As communication goes, though, this form of common name is perhaps more prone to species confusion than a lot of other common names – many unrelated plants can be used in a similar way and they all get called “Indian potato”. I still have about a pot’s worth of “Indian tea” given to me during the survey by a woman who didn’t know it by any other name; I despair of ever identifying it.

Anyway, whichever of the common names you prefer, for the love of god do not call this plant a “Native American plum”. It completely misses the point about why the word “Indian” might be offensive in this context and will get you chuckled at back in the environmental resource survey office. True fact.

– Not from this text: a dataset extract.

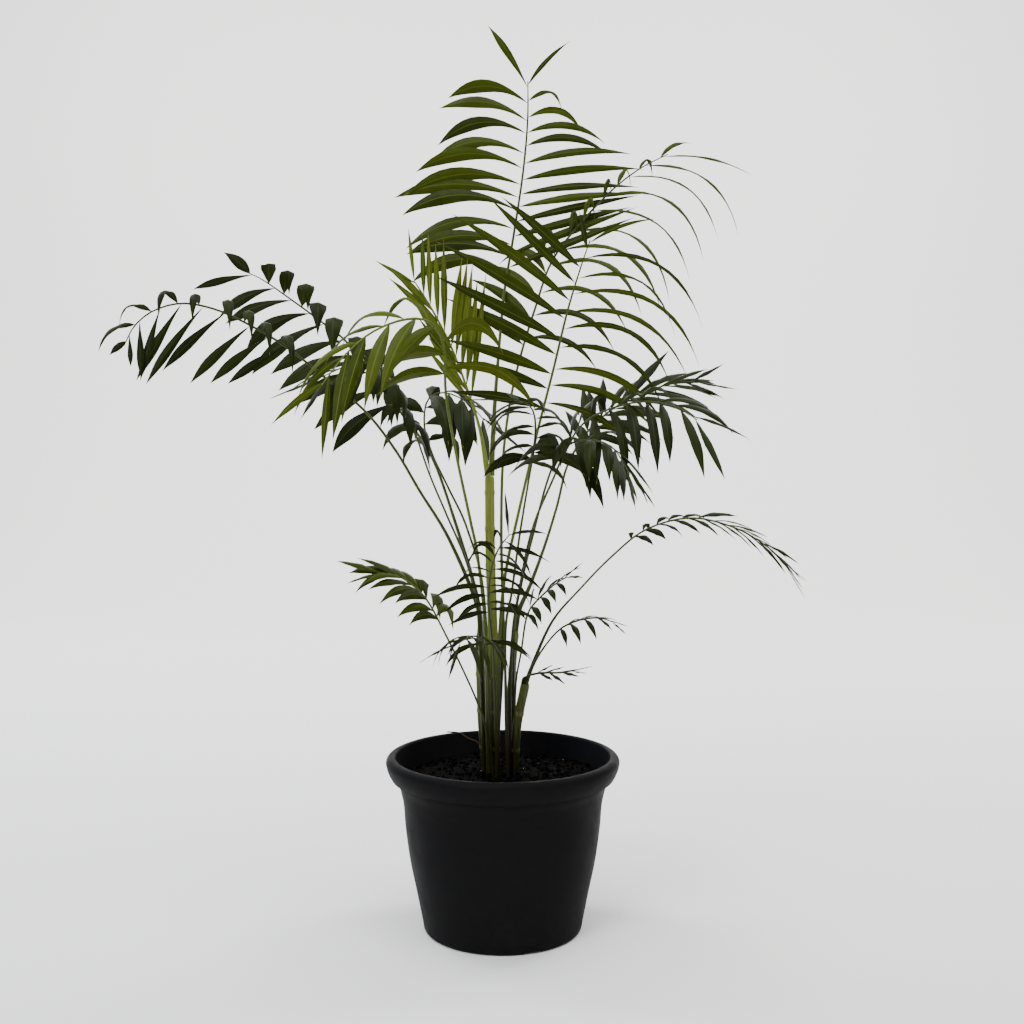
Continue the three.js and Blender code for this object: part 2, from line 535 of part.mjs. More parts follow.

[**] When the Friends of the Burke Gilman Trail ripped up my favorite nettle patch I started shaking my fist and twirling my imaginary mustache at their signs (as a joke, natch, because even when it inconveniences me I do support their mission. But life doesn’t hand us enough excuses to talk like a cartoon villain). But when I was out harvesting Indian plums I ran across some of the first fruits from the trailing blackberries those undastardly forest fabricators had villeinously vinicultured, and… well. Comparing the trailing blackberry to its cultivated relatives is a bit like comparing a roast pheasant to a chicken mcnugget.

The native plant do-gooders have planted an awful lot of trailing blackberry. I will never twirl my mustache at them again.

Comments

  1. Catherine wrote:

    Hi, this is all really interesting, and thanks for the osoberry/Indian plum osobucco recipe!

    I like Oregon grapes when they’re ripe, and have made grape jelly from them. Nice to hear about this variation with pepper and Indian plums.

    Fun and informative nattering, thanks.